Why flush the pipeline for Memory Order Violation caused by other logical processors?
Asked Answered
C

1

16

The Memory Order Machine Clear performance event is described by the vTune documentation as:

The memory ordering (MO) machine clear happens when a snoop request from another processor matches a source for a data operation in the pipeline. In this situation the pipeline is cleared before the loads and stores in progress are retired.

However I don't see why that should be the case. There is no synchronisation order between loads and stores on different logical processors.
The processor could just pretend the snoop happened after all the current in-flight data operations are committed.

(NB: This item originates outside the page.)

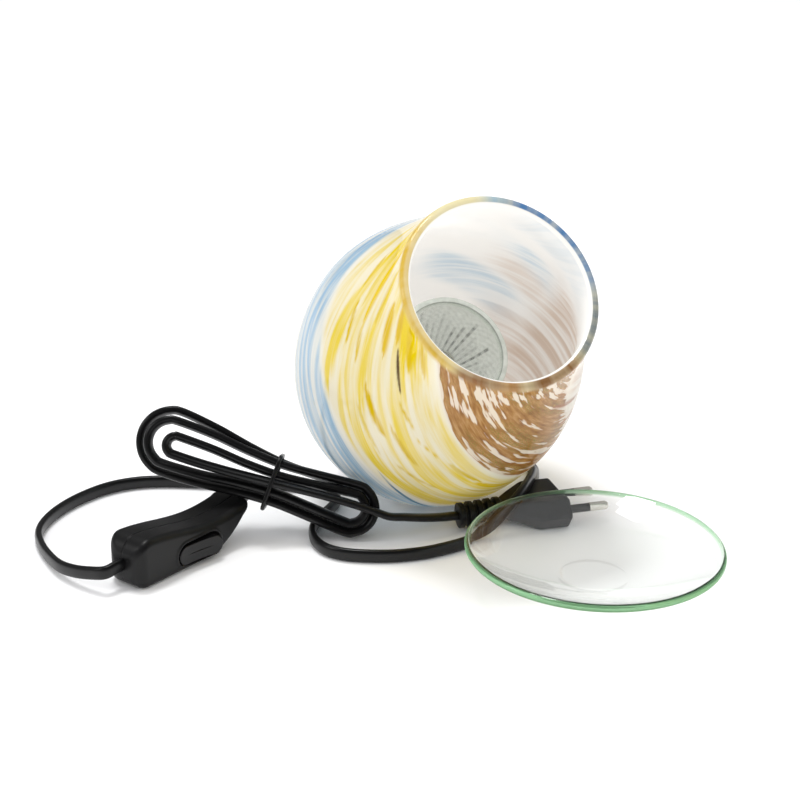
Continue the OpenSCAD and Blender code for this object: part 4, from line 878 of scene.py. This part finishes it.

The issue is also described here

A memory ordering machine clear gets triggered whenever the CPU core detects a “memory ordering conflict”. Basically, this means that some of the currently pending instructions tried to access memory that we just found out some other CPU core wrote to in the meantime. Since these instructions are still flagged as pending while the “this memory just got written” event means some other core successfully finished a write, the pending instructions – and everything that depends on their results – are, retroactively, incorrect: when we started executing these instructions, we were using a version of the memory contents that is now out of date. So we need to throw all that work out and do it over. That’s the machine clear.

But that makes no sense to me, the CPU doesn't need to re-execute the loads in the Load-Queue as there is no total order for non locked loads/stores.

I could see a problem is loads were allowed to be reordered:

;foo is 0
mov eax, [foo]    ;inst 1
mov ebx, [foo]    ;inst 2
mov ecx, [foo]    ;inst 3

If the execution order would be 1 3 2 then a store like mov [foo], 1 between 3 and 2 would cause

eax = 0
ebx = 1
ecx = 0

which would indeed violate the memory ordering rules.

But loads cannot be reorder with loads, so why Intel's CPUs flush the pipeline when a snoop request from another core matches the source of any in-flight load?
What erroneous situations is this behaviour preventing?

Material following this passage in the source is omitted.